HELENA — In an unusual development in Montana’s high-profile U.S. Senate race, the Montana Libertarian Party announced Sunday it will name a new candidate to replace one who filed and then dropped out shortly before the filing deadline last Monday.
Libertarian Party Chair Sid Daoud said the party’s central committee will meet Tuesday evening to choose a candidate – the day before the apparent deadline to name a replacement.
Roger Roots, the Libertarian candidate for state auditor this year, said on his Facebook page late last week that the original candidate who filed – Eric Fulton of Whitefish – was “almost certainly a plant” by Republicans to fool Libertarians into thinking they had a candidate in the Senate race.
Fulton filed as a Libertarian on Friday, March 6, and then withdrew shortly before the filing deadline March 9, leaving the race without a Libertarian candidate.

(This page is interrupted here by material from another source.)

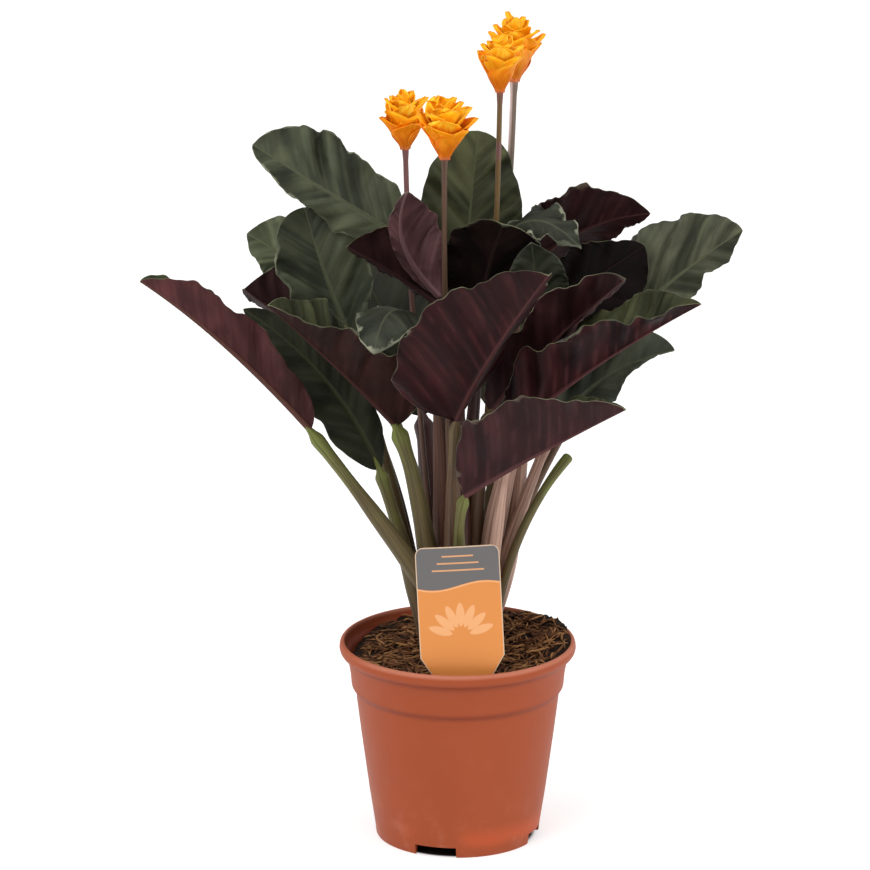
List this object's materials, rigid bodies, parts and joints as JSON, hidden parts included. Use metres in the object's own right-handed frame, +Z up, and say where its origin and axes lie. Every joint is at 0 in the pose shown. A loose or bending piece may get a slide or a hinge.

“The Republicans try this right before every U.S. Senate race, in order to trick the Libertarian Party into not placing a true Libertarian candidate in the race,” Roots wrote. “Usually we are wise enough to realize what they’re doing.
“This year they fooled us. Congrats Republicans! Well played.”
Daoud said Republicans often pressure Libertarians to drop out of important, close races, on the presumption that a Libertarian draws votes away from the Republican candidate.
Democratic Gov. Steve Bullock’s entry into the U.S. Senate race last Monday transformed the contest into the top race in the state and one of the top U.S. Senate contests in the country.
The general election contest between Bullock and Republican U.S. Sen. Steve Daines is expected to be a close, expensive and hard-fought race, and could play a role in which party controls the U.S. Senate next year.
Fulton has not replied to emails from MTN News, asking why he changed his mind and withdrew last week.
Fulton ran as a Republican for a state legislative seat in Bozeman in 2014 and has donated to Republican candidates in the past.
Daoud, however, said Sunday he has no proof that Fulton was a Republican plant and that he’s been trying to meet with him, after initially communicating with him via email, after he filed March 6.
“He seemed earnest at the time,” Daoud. “I don’t know what the actual story is there. I’ll try to get Fulton to sit down with me.”
Daoud said state law appears to allow the Libertarian Party to name a replacement candidate in a race, if the candidate who filed late withdraws, and leaves the contest without a Libertarian. The deadline for naming a replacement is Wednesday, he said.
The Libertarian Party is asking for nominations to be submitted to its central committee by 5 p.m. Tuesday, after which the committee will choose a nominee to be placed on the primary election ballot, Daoud said.